Monday, March 13, 2006

A 'Conversation'

Let me try to reconstruct an 'exchange' that I witnessed the other day in the 'browsing area' of a bookshop. I am not guilty of eavesdropping - the conversation took place in a public area and my own presence was as visible to the concerned parties as their talk was audible to self.

A certain chap [let me call him A] is seated, at the same table as I am, reading what looks like some pulp novel. A somewhat older person [let us say B] approaches A.

B [to A]: Hi, hello!

(A looks startled on seeing B)

B contines: well, ... (with a smile) How are you?... er.. *where* are you? [at this point, I start listening with more than the usual interest] Are you angry with us... still? ... Btw, what exactly is your name? I used to know someone who looks like you and used to work for our company ... actually there were two people who looked similar to each other, one of them being you, who used to work for us ... I am afraid, I forget; well, I remember a name, but it could very well belong to the other person, who resembles you, you know,.. what was your name?

(a tense pause; A finally articulates a name)

B: Ah yes, now I remember you! You were so dissatisfied... you know things have changed since those days? Are you still unhappy?

(B looks around and plants himself on a chair facing A. A seems uneasy but stays silent. B continues)

B: I understand, you know, the circumstances have changed.... even one month back, we were talking about you, and I remember mentioning to the director how good you are... (a woman drifts into the area) Ah, btw, this is my wife. We just came in here to see this shop, just to see how the place is, you know, and I saw you. (to the lady) you know .... [name] used to be with our company. He is very unhappy with us. I was just explaining to him you know; we used to rate him very high but unfortunately, he was angry with us and ...
(a pause; the lady drifts away, seemingly uninterested, after giving A a labored smile and a nod)..
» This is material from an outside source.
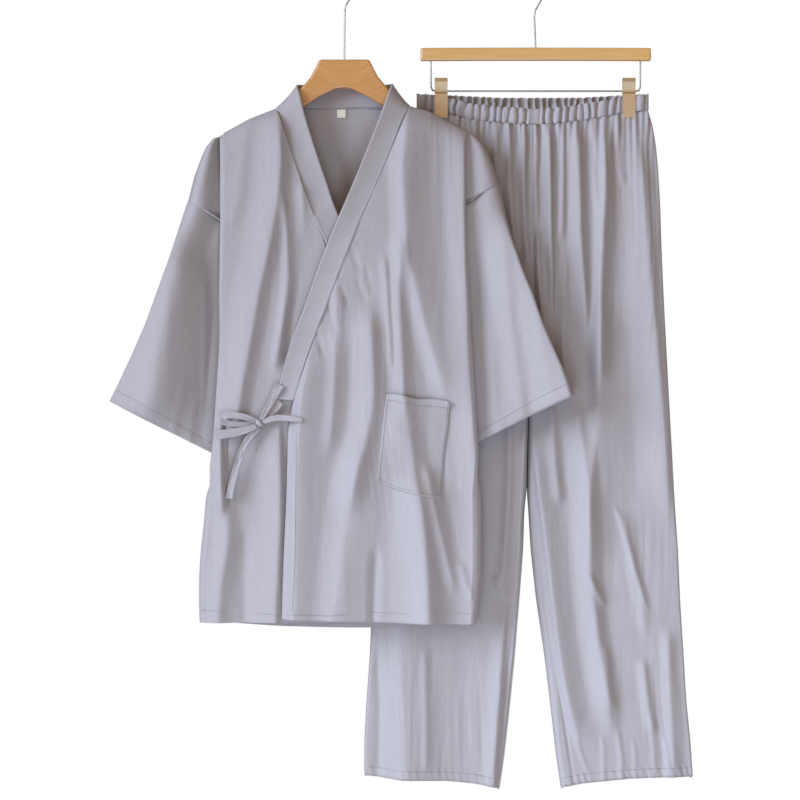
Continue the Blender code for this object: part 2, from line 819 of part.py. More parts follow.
def add_jacket(skin):
    """The wrap jacket: fronts, back, sleeves, neckband, pocket, ties and size label."""
    under = front_rows(LEFT_SIDE, UNDER_EDGE, under_depth, 15)
    add_sheet("jacket_front_under", under, CLOTH, skin)
    wrap = front_rows(RIGHT_SIDE, WRAP_EDGE, wrap_depth, 17)
    add_sheet("jacket_front_wrap", wrap, CLOTH, skin)
    add_sheet("jacket_back", back_rows(16), CLOTH, skin)
    left_outline = [(-0.245, -0.399), (-0.272, -0.474), (-0.301, -0.548), (-0.332, -0.613)]
    left = sleeve_rows(LEFT_SIDE, left_outline, (-0.161, -0.7015), LEFT_SLEEVE_FOLDS)
    add_sheet("sleeve_left", left, CLOTH, skin, closed=True)
    right_outline = [(0.235, -0.350), (0.256, -0.411), (0.284, -0.484), (0.306, -0.548)]
    right_outline.append((0.327, -0.603))
    right = sleeve_rows(RIGHT_SIDE, right_outline, (0.159, -0.6865), RIGHT_SLEEVE_FOLDS)
    add_sheet("sleeve_right", right, CLOTH, skin, closed=True)
    add_sheet("neckband", neckband_rows(), CLOTH, skin)
    add_sheet("pocket", pocket_rows(), CLOTH, skin)


def add_ties(skin):
    """The tied bow at the end of the neckband."""
    strips = {
        "tie_collar": TIE_COLLAR,
        "tie_side": TIE_SIDE,
        "tie_arm": TIE_ARM,
        "tie_loop": TIE_LOOP,
        "tie_tail": TIE_TAIL,
        "tie_drop": TIE_DROP,
    }
    for name, strip in strips.items():
        add_sheet(name, strip_rows(strip), TIE_CLOTH, skin)
    knot = bmesh.new()
    bmesh.ops.create_uvsphere(knot, u_segments=10, v_segments=6, radius=0.5)
    for point in knot.verts:
        for axis in range(3):
            point.co[axis] = point.co[axis] * KNOT_SIZE[axis] + KNOT[axis]
    mesh = bpy.data.meshes.new("tie_knot")
    knot.to_mesh(mesh)
    knot.free()
    mesh.shade_smooth()
    mesh.materials.append(skin)
    GARMENT.objects.link(bpy.data.objects.new("tie_knot", mesh))


def add_label(skin):
    """The bare size label, hanging inside the back neck from the seam."""
    rows = []
    for z in (-0.1985, -0.204, -0.2095):
        y = back_depth(0.0, z) - 0.5 * CLOTH - SEAM_GAP - 0.0006
        rows.append([(-0.011, y, z), (-0.0045, y, z), (0.002, y, z)])
    add_sheet("size_label", rows, LABEL_CLOTH, skin)


def add_trousers(skin):
    """The trousers: a gathered waistband over two front and two back panels."""
    add_sheet("waistband", waistband_rows(), BAND_CLOTH, skin, closed=True)
    for face, side in ((-1.0, "front"), (1.0, "back")):
        add_sheet("trouser_%s_left" % side, leg_rows(LEFT_LEG, face, 16), CLOTH, skin)
        add_sheet("trouser_%s_right" % side, leg_rows(RIGHT_LEG, face, 16), CLOTH, skin)


def add_shaped_hanger(wood, wire):
    """The jacket's hanger: a flat shaped board and its hook."""
    outline = list(zip(HANGER_TOP["x"], HANGER_TOP["z"]))
    outline += list(zip(HANGER_LOW["x"], HANGER_LOW["z"]))
    add_flat("jacket_hanger", outline, HANGER_THICK, 0.003, wood)
    foot = HANGER_TOP["z"].max() + SEAM_GAP * 0.75
    add_wire("jacket_hook", hook_points(0.0, 0.0, foot), wire)


def add_clip(name, x, skin):
    """A clip: a metal strip that nips the cross wire, its legs either side of the band."""
    grip = CLIP_DEPTH + 0.25 * GATHER_DEPTH + 0.5 * BAND_CLOTH + 0.0011
    nip = WIRE_RADIUS + 0.5 * CLIP_METAL + SEAM_GAP * 0.75
    section = (
        (-grip, -0.2065),
        (-grip - 0.0004, -0.186),
        (-grip, CROSS_WIRE_Z - 0.0042),
        (-nip, CROSS_WIRE_Z - 0.0015),
        (-nip, CROSS_WIRE_Z + 0.0015),
        (-0.0052, -0.155),
        (-0.0030, -0.1495),
        (0.0030, -0.1495),
        (0.0052, -0.155),
        (nip, CROSS_WIRE_Z + 0.0015),
        (nip, CROSS_WIRE_Z - 0.0015),
        (grip, CROSS_WIRE_Z - 0.0042),
        (grip + 0.0004, -0.186),
        (grip, -0.2045),
    )
    rows = []
    for part in (-0.5, 0.0, 0.5):
        rows.append([(x + CLIP_WIDTH * part, TROUSER_Y + y, z) for y, z in section])
    add_sheet(name, rows, CLIP_METAL, skin)


def bar_edge(x, side):
    """The height of the bowed bar's upper edge (side 0.5) or lower edge (side -0.5)."""
    part = (x - BAR_X) / (0.5 * BAR_LENGTH)
    return BAR_Z + BAR_BOW * (1.0 - part * part) + side * BAR_HEIGHT


def add_bar_hanger(wood, wire, metal):
    """The trousers' hanger: a wooden bar, its hook, a wire frame and two clips."""
    bar = bmesh.new()
    bmesh.ops.create_grid(bar, x_segments=10, y_segments=1, size=0.5)
    for point in bar.verts:
        x = BAR_X + point.co.x * BAR_LENGTH
        point.co = (x, TROUSER_Y, bar_edge(x, point.co.y))
    mesh = bpy.data.meshes.new("bar_hanger")
    bar.to_mesh(mesh)
    bar.free()
    mesh.materials.append(wood)
    piece = bpy.data.objects.new("bar_hanger", mesh)
    thicken = piece.modifiers.new("thickness", "SOLIDIFY")
    thicken.thickness = BAR_THICK
    thicken.offset = 0.0
    round_off = piece.modifiers.new("round", "BEVEL")
    round_off.width = 0.0028
    round_off.segments = 2
    GARMENT.objects.link(piece)
    top = bar_edge(BAR_X, 0.5) + SEAM_GAP * 0.75
    hook = hook_points(BAR_X - 0.0025, TROUSER_Y, top, 0.0025)
    add_wire("trouser_hook", hook, wire)
    ends = (BAR_X - 0.1505, BAR_X + 0.1505)
    drop = bar_edge(ends[0], -0.5) - SEAM_GAP
    frame = [
        (ends[0], TROUSER_Y, drop),
        (ends[0], TROUSER_Y, CROSS_WIRE_Z + 0.006),
        (ends[0] + 0.002, TROUSER_Y, CROSS_WIRE_Z + 0.0015),
        (ends[0] + 0.006, TROUSER_Y, CROSS_WIRE_Z),
        (ends[1] - 0.006, TROUSER_Y, CROSS_WIRE_Z),
        (ends[1] - 0.002, TROUSER_Y, CROSS_WIRE_Z + 0.0015),
        (ends[1], TROUSER_Y, CROSS_WIRE_Z + 0.006),
        (ends[1], TROUSER_Y, drop),
    ]
    add_wire("clip_wire", frame, wire)
    add_clip("clip_left", CLIP_X[0], metal)
    add_clip("clip_right", CLIP_X[1], metal)


for old in list(bpy.data.objects):
    bpy.data.objects.remove(old, do_unlink=True)
GARMENT = bpy.data.collections.new("kimono_pyjama_set")
bpy.context.scene.collection.children.link(GARMENT)

cloth = material("lavender_grey_cloth", CLOTH_COLOUR, 0.85)
pale_wood = material("varnished_wood", WOOD_COLOUR, 0.40)
steel_wire = material("hook_steel", WIRE_COLOUR, 0.35, 1.0)
clip_metal = material("clip_metal", CLIP_COLOUR, 0.45, 0.8)
label_tape = material("label_tape", LABEL_COLOUR, 0.80)

add_jacket(cloth)
add_ties(cloth)
add_label(label_tape)
add_trousers(cloth)
add_shaped_hanger(pale_wood, steel_wire)
add_bar_hanger(pale_wood, steel_wire, clip_metal)
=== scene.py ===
# %% [markdown]
# # A kimono pyjama set in plain lavender-grey cloth
# A wrap jacket hangs on a shaped wooden hanger, in front of wide trousers on a clip hanger. The fixed
# frame already holds every hard piece and a plain solid for each cloth piece. This lesson covers each
# cloth solid with a thin shell that carries the folds, seams and hems, and gives all of it its finish.

# %% The frame, and the helpers that every cell uses
import math

import bpy
import numpy as np
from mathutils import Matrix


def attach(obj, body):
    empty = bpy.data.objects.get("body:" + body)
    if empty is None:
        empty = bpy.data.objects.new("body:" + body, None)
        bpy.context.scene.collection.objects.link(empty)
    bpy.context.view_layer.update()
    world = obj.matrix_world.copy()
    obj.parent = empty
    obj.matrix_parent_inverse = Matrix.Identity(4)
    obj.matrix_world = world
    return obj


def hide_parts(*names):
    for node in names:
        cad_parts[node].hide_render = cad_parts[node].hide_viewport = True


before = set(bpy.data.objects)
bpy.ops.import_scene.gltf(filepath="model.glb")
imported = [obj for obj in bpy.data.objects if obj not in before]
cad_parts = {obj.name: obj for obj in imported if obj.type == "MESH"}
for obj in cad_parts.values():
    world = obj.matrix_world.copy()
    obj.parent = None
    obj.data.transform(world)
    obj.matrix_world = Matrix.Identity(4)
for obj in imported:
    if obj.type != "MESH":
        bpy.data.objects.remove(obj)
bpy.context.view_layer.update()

bpy.ops.object.select_all(action="DESELECT")
print("solids in the frame:", len(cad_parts))

# %% [markdown]
# Folds are easiest to place on a front view. Here a front view is ruled in steps of 1.42 mm, 400
# steps from its left edge to the middle of the set and 400 from its top edge, and `spot` turns a place
# on it into metres. What hangs further back looks smaller, so `spot` is told the depth.

# %% Places on the front view
STEP = 0.00142
MIDDLE = (0.0788, -0.612)
CAMERA_AWAY = 4.0
TROUSER_Y = 0.050


def spot(across, down, y=0.0):
    """The x and z of a place on the ruled front view, at depth y."""
    grow = STEP * (1.0 + y / CAMERA_AWAY)
    return MIDDLE[0] + (across - 400.0) * grow, MIDDLE[1] - (down - 400.0) * grow


# %% [markdown]
# A long lens from four metres, level with the middle of the set, keeps the cloth's edges upright.
# One soft key light comes from the upper left, so a fold's left flank is cool and bright. Weak warm
# light from all round fills the rest, so its right flank is dull and warm, and deep folds go dark. A
# low softbox lifts the trousers, and a broad light from behind shows the backs.

# %% Camera, light and floor
camera = bpy.data.objects.new("front_camera", bpy.data.cameras.new("front_camera"))
camera.location = (MIDDLE[0], -CAMERA_AWAY, MIDDLE[1])
camera.rotation_euler = (math.radians(90.0), 0.0, 0.0)
camera.data.sensor_width = 36.0
camera.data.lens = 126.76
bpy.context.scene.collection.objects.link(camera)
bpy.context.scene.camera = camera
bpy.context.scene.view_settings.view_transform = "Standard"


def add_light(name, kind, strength, colour):
    """A light of a kind, which is turned and placed afterwards."""
    lamp = bpy.data.lights.new(name, kind)
    lamp.energy = strength
    lamp.color = colour
    lit = bpy.data.objects.new(name, lamp)
    bpy.context.scene.collection.objects.link(lit)
    return lit


# name, where it comes from, strength, colour, softness in degrees
SUNS = [
    ("key_softbox", (-0.83, -0.50, 0.24), 4.2, (0.63, 0.755, 1.0), 34.0),
    ("weak_fill", (-0.05, -0.92, 0.38), 0.58, (1.0, 0.81, 0.62), 60.0),
    ("back_fill", (0.55, 0.80, 0.10), 2.1, (0.84, 0.89, 1.0), 40.0),
]
for name, towards, strength, colour, softness in SUNS:
    sun = add_light(name, "SUN", strength, colour)
    sun.data.angle = math.radians(softness)
    away = np.array(towards) / np.linalg.norm(towards)
    sun.rotation_euler = (math.acos(away[2]), 0.0, math.atan2(away[1], away[0]) + math.pi / 2)
low = add_light("low_softbox", "AREA", 6.6, (0.60, 0.75, 1.0))
low.data.size = 0.5
low.location = (0.16, -1.12, -1.04)
low.rotation_euler = (math.radians(92.0), 0.0, math.radians(-14.0))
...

B (continues): It has been a long time since I last saw you; seems it has been many years! How is your ... son.. or is it daughter... actually, how many children do you have.. do you have children.. yes, you are married, right? You were, when you were with us? Or did you get married then? Yes, I remember.....

(A gets up silently and walks away. B looks around, gets up and shuffles briskly towards his wife)

Sunday, March 05, 2006

Two Parables

Happened to hear two parables recently; am recording them - minus the moral lessons:

1. A large flock of sheep were grazing in a rather arid and uninteresting valley. Someone brought news that atop a nearby hill was a lush garden and vineyard - with plenty of grapes. They all started running up when someone cautioned: "Hey, the climb is treacherous and there is no water on the way. It is dangerous". Hearing this, most sheep developed cold feet and got back into the familiar but dull safety of the valley. A few tough ones persisted but the warning kept preying on their minds. They kept asking one other: "Are we being foolhardy? Is it not better to be safe than dead?". The climb was indeed arduous and along the way, they all chickened out and returned - save one little lamb which bravely kept climbing and eventually reached the top. When the little lamb had had his fill of the goodies up there and got back to his flock, many were curious to know how he could manage the climb, alone. They clustered around him and peppered him with questions on his unique achievement; and the response was nothing but a puzzled - and puzzling - silence. Then a she-sheep forced her way thru the crowd to the lamb and told the others: "Please lay off my little son. He can't answer; he can't even hear what you ask. He is deaf!"

2. A certain wealthy man had a guest. He offered the visitor kheer (aka 'paal paayasam') and invited him for a leisurely stroll in his garden. Bowls of kheer in hand, the two entered the host's garden. Suddenly a little pig came running and started licking the guest's feet and trying to climb up on to his knees (almost ignoring the host, his master)- rather like a pet-dog. The guest was impressed and remarked "This piglet is remarkable. You have trained it to hehave like a nice little pup!". The response was: "Make no mistake! He is not showing any special affection for YOU. The bowl in your hand is the one in which he gets his feed; he is simply after the bowl and the kheer in it!"